Agentic Access Management (AAM)

What is Agentic Access Management?
Agentic Access Management (AAM) is an identity security model designed specifically for AI agents. It governs how agents are discovered, inventoried, assigned ownership, provisioned, monitored, and granted access so they can operate safely without introducing unmanaged risk.
AAM goes beyond traditional access control. It combines lifecycle governance (visibility, ownership, credential management) with runtime enforcement (context-aware and short-lived access) to manage AI agents that act autonomously and at machine speed.
Unlike legacy IAM approaches, AAM assumes agents are non-deterministic and cannot be fully pre-approved, requiring continuous oversight and adaptive control and with a lifecycle different from that of a human user.
Why Is It Important?
AI agents fundamentally break traditional identity models.

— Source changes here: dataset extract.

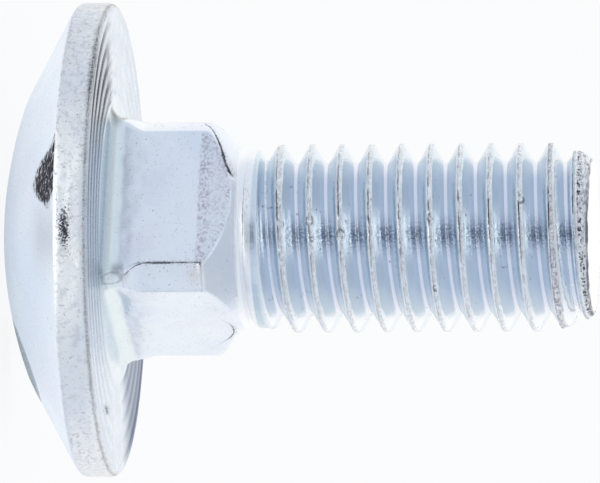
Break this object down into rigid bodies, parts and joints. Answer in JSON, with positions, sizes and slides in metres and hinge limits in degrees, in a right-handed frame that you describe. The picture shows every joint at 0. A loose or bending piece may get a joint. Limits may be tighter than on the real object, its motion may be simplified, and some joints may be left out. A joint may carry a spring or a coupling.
{
  "type": "carriage bolt",
  "caption": "Zinc-plated steel carriage bolt: low domed head, square neck that locks in its hole, and a fully threaded right-hand shank.",
  "frame": {"origin": "top of the domed head, on the bolt's axis, where it stands on its head", "axes": "+Z runs along the bolt's axis from the head towards the end of the thread; +X and +Y are square to the neck's flats"},
  "size_m": [0.0198, 0.0198, 0.0246],
  "materials": {
    "zinc_plated_steel": "bright zinc plate with a pale blue passivation, satin to glossy, scuffed grey on the thread's crests and on the rim"
  },
  "bodies": {
    "root": {"bolt": "zinc_plated_steel"}
  },
  "joints": []
}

They operate autonomously, interact across multiple systems, and make decisions that cannot be fully predicted in advance.
This creates a core security dilemma:
- Grant limited access … and agents fail when encountering new tasks.

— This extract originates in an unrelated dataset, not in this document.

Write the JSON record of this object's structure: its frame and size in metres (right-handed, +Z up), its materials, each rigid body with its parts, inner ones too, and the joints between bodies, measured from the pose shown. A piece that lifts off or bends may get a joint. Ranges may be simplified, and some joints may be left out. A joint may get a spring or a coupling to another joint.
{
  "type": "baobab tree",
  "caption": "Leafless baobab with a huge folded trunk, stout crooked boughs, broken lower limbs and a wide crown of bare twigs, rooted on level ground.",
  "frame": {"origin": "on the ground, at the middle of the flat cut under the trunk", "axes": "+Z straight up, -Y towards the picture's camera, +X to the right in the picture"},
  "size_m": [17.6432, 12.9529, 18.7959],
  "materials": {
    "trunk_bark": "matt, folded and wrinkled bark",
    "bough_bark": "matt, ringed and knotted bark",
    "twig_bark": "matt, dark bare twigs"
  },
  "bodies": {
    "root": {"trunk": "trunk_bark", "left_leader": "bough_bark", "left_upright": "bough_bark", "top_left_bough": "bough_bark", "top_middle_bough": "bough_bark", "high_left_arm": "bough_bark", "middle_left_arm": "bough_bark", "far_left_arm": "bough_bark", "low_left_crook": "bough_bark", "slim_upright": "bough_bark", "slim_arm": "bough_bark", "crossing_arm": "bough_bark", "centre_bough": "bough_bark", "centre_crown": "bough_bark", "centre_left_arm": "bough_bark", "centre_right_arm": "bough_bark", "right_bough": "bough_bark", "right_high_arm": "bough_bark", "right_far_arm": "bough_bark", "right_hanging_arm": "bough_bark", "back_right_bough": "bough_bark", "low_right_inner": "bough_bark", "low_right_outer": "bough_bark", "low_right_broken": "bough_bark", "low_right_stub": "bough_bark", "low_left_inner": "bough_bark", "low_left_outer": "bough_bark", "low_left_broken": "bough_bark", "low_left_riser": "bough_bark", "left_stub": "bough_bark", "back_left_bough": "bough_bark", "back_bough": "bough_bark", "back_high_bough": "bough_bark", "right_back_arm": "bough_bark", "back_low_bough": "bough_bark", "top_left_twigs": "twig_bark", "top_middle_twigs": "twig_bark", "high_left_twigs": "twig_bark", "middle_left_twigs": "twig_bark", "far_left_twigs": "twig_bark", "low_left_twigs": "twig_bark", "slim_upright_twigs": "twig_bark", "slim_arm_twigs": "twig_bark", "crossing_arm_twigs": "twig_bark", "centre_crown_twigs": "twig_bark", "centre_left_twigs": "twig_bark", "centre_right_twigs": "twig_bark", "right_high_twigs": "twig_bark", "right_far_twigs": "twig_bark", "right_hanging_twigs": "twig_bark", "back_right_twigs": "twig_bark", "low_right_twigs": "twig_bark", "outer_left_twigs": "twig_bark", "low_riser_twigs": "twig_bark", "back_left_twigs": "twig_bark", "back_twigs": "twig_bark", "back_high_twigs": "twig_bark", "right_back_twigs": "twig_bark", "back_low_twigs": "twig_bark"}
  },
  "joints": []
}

- Grant broad access … and agents become overprivileged and risky.
At the same time, organizations already struggle with identity sprawl, weak ownership, and long-lived credentials across non-human identities (NHIs). AI agents amplify these issues by increasing scale and speed.
AAM is important because it resolves this gap. It provides a model that enables AI adoption while maintaining control by combining governance, accountability, and real-time enforcement.
How Does Agentic Access Management Work?
Agentic Access Management works as a layered framework that governs AI agents across their full lifecycle. The Agentic Access Management Framework, shaped with CISOs and IAM leaders, defines the pillars below.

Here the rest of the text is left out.